Name Default Description
c_do_train_readin true For stitching models, make the readin matrices trainable (true) or fix them to equal the alignment matrices (false). The per-session readin matrices map from neurons to input factors which are fed into the shared encoder. These are initialized by the alignment matrices and can subsequently be fixed or made trainable.
useAlignmentMatrix false Whether to use an alignment matrix when stitching datasets together./td>
useSingleDatasetAlignmentMatrix false When only using a single dataset, it is also possible to use a readin matrix that reduces the dimensionality of the spikes before inputting these input factors to the encoder networks. If set true, this will set up this readin matrix and seed it with an alignment matrix computed using PCA.
alignmentApproach 'regressGlobalPCs' Algorithm to use when calculating the initial alignment (readin) matrices that map from each session-specific set of neurons to common input factors. Default 'regressGlobalPCs' computes the PCs of all neurons together, and then regresses those PCs on the neurons from each session separately. This mapping produces the best possible linear reconstruction of the global PCs from each session. 'ridgeRegressGlobalPCs' does the same but uses ridge regression (L2 regularization) for more robustness, using a lambda value optimized via cross-validation. This approach may yield better results if some neurons are quite variable or exhibit sparse firing. Additional modes can be implemented; see LFADS.Run/prepareAlignmentMatrices which you may override in your derived `Run` class.

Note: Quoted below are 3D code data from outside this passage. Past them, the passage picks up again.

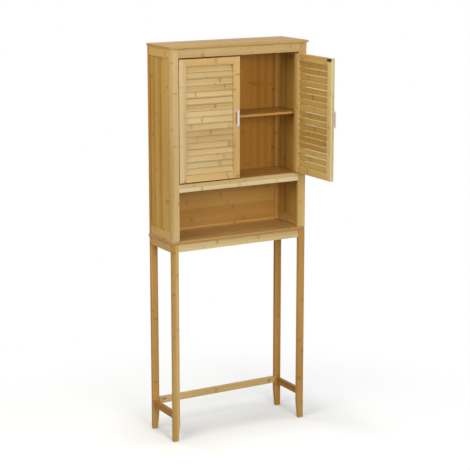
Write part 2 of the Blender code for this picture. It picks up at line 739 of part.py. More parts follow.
clear_scene()
PARTS = new_collection(COLLECTION_NAME)
CUTTERS = new_collection(COLLECTION_NAME + "_cutters")
BAMBOO = make_material("bamboo", (0.62, 0.42, 0.20), 0.35)
BAMBOO_LEG = make_material("bamboo_leg", (0.50, 0.30, 0.12), 0.35)
BAMBOO_PANEL = make_material("bamboo_panel", (0.55, 0.34, 0.14), 0.35)
ALUMINIUM = make_material("aluminium", (0.80, 0.80, 0.80), 0.3, 1.0)
STEEL = make_material("steel", (0.62, 0.62, 0.63), 0.3, 1.0)
DARK_STEEL = make_material("dark_steel", (0.04, 0.035, 0.035), 0.4, 0.6)
CATCH_PLASTIC = make_material("catch_plastic", (0.14, 0.07, 0.026), 0.45)

for side_sign, side_word in ((-1, "left"), (1, "right")):
    make_leg("leg_front_" + side_word, side_sign, FRONT)
    make_leg("leg_rear_" + side_word, side_sign, BACK - STOCK)
make_aprons()
make_stretchers()
make_base_board()
make_posts()
make_side_frames()
make_cross_rails()
make_back_panels()
make_shelves()
make_catch()
make_top_panel()
make_door("left", -1, 0.0)
make_door("right", 1, OPEN_ANGLE)
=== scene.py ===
"""Looks of the over-the-toilet storage rack: bamboo, louvre slats, metal fittings and a pale studio.

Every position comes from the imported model. Metres, +X to the right, +Y to the wall, +Z up.
"""
import math
import random

import bmesh
import bpy
from mathutils import Matrix, Vector


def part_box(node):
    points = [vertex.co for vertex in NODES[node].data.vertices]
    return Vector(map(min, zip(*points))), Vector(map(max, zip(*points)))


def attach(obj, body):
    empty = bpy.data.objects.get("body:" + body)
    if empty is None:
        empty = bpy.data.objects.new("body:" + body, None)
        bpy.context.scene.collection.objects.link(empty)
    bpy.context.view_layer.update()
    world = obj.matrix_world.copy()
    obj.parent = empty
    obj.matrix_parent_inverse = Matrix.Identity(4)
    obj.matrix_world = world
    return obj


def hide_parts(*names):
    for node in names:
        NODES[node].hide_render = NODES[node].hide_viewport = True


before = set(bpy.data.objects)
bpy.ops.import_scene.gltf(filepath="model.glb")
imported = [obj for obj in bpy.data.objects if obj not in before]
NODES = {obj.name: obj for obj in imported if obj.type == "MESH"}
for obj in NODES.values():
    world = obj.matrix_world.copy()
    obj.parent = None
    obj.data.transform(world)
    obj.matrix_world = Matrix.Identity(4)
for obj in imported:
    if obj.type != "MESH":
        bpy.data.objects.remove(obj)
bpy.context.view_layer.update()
AXES = {"X": 0, "Y": 1, "Z": 2}

# Shading and turned parts
SHARP_ANGLE = math.radians(35.0)
WELD_DISTANCE = 0.00001
TURN_SEGMENTS = 40

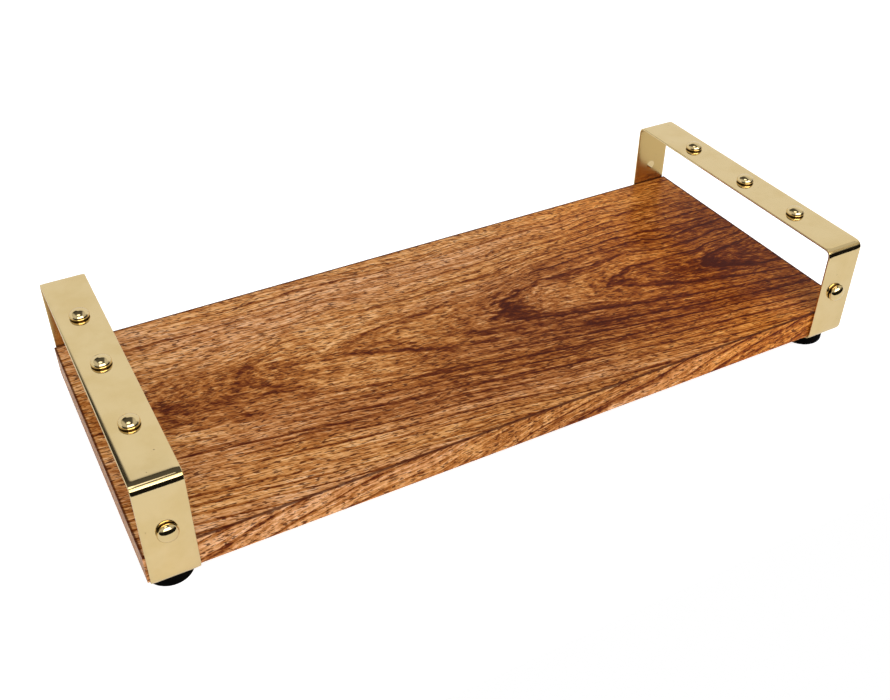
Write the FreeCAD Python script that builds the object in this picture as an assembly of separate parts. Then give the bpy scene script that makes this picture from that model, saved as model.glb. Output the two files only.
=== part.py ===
import FreeCAD, Part
import math
import os

# A long serving board of solid hardwood, carried by two brass handles.
# Each handle is one flat brass strip, bent up over a short end of the board and tucked
# back under it, with domed rivets through the strip and a rubber foot screwed on below.
# Units are millimetres. X runs along the board, Y across it and Z up from the table.
# The origin is on the table, under the centre of the board.

# Board
board_length = 450.0
board_width = 186.0
board_thickness = 19.0
board_arris = 0.7            # rounding of the board's top and upright edges
bottom_edge_clearance = 0.3  # how much rounder the lower long edges are than the strip's bend

# Brass strip of each handle
strap_width = 25.4
strap_thickness = 1.6
bend_radius = 1.6            # inside radius of all four bends
strap_edge_round = 0.4
strap_inset = 1.2            # from the board's end to the strip's outer edge
leg_gap = 0.15               # between the board's long sides and the strip's legs
grip_height = 44.0           # clear height from the board's top to the bridge's underside
return_past_foot = 1.7       # how far the strip's end reaches past the foot
return_corner_radius = 3.0   # rounded corners of the strip's ends

# Domed rivets
rivet_pitch = 50.0           # between neighbouring rivets on a bridge
middle_rivet_drift = 3.0     # the middle hole was marked out by hand, off the centre
leg_rivet_height = 13.0      # above the board's top
rivet_head_diameter = 11.0
rivet_head_height = 4.4
rivet_skirt_height = 1.0     # where the head is widest
rivet_seat_inset = 0.6       # how far the head draws in where it meets the strip
rivet_shoulder_height = 2.3
rivet_shoulder_inset = 0.3
rivet_shank_diameter = 4.0
rivet_hole_clearance = 0.05  # on the radius
rivet_tail_diameter = 6.4    # closed tail, filed flush with the inside of the strip
rivet_tail_depth = 0.8

# Rubber feet
foot_diameter = 25.6
foot_height = 10.5
foot_edge_radius = 1.5
foot_margin = 3.7            # from the board's long side to the foot's rim
foot_well_diameter = 11.0
foot_floor = 4.5             # rubber between the well and the strip

# Washers and screws that hold the feet, the strip and the board together
washer_well_clearance = 0.3  # on the radius
washer_thickness = 1.0
screw_shank_diameter = 3.9
screw_hole_clearance = 0.3   # on the radius, in the foot, the washer and the strip
screw_pilot_clearance = 0.05  # on the radius, in the wood
wood_over_screw = 3.0        # left whole between the screw's point and the board's top
screw_point_length = 3.0
screw_point_diameter = 0.8
screw_head_diameter = 8.0
screw_head_height = 2.8
screw_head_rim = 1.0         # upright part of the head's side
screw_head_flat_diameter = 4.4
screw_recess_width = 1.1
screw_recess_length = 4.2
screw_recess_depth = 1.4
pilot_end_clearance = 0.6

# Levels above the table
return_bottom = foot_height
board_bottom = return_bottom + strap_thickness
board_top = board_bottom + board_thickness
bridge_underside = board_top + grip_height
bridge_top = bridge_underside + strap_thickness

well_top = foot_height - foot_floor
screw_head_seat = well_top - washer_thickness
screw_point = board_top - wood_over_screw

# Places along and across the board
half_length = board_length / 2.0
half_width = board_width / 2.0
leg_inside = half_width + leg_gap
leg_outside = leg_inside + strap_thickness
strap_centre = half_length - strap_inset - strap_width / 2.0
foot_centre = half_width - foot_margin - foot_diameter / 2.0
return_end = foot_centre - foot_diameter / 2.0 - return_past_foot

# Radii
shank_hole_radius = screw_shank_diameter / 2.0 + screw_hole_clearance
pilot_radius = screw_shank_diameter / 2.0 + screw_pilot_clearance
washer_radius = foot_well_diameter / 2.0 - washer_well_clearance

sides = {"left": -1.0, "right": 1.0}
faces = {"front": -1.0, "back": 1.0}

up = FreeCAD.Vector(0.0, 0.0, 1.0)
tiny = 1e-4                  # two places nearer than this are the same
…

alignmentExtraArgs {} Extra arguments to be passed by LFADS.Run/prepareAlignmentMatrices, either to LFADS.MultisessionAlignmentTool.computeAlignmentMatricesUsingTrialAveragedPCR in the default implementation, or as additional parameters to a custom alignment algorithm.

Posterior sampling

Name Default Description
posterior_mean_kind 'posterior_sample_and_average' Mechanism to obtain the posterior mean. Either 'posterior_sample_and_average' to take a specified number of samples from the posterior distribution, run them through the model, and average the results. Or 'posterior_push_mean' to use the posterior mean of the ICs and inputs and push those through the model directly. Since there are nonlinearities in the network, this need not be equivalent to the mean of the samples, but in practice it's usually pretty close, and is much faster to compute. Note that this parameter does not affect either the param or data hash.
num_samples_posterior 512 Number of samples of the posterior to use when using 'posterior_sample_and_average'. Note that this parameter does not affect either the param or data hash.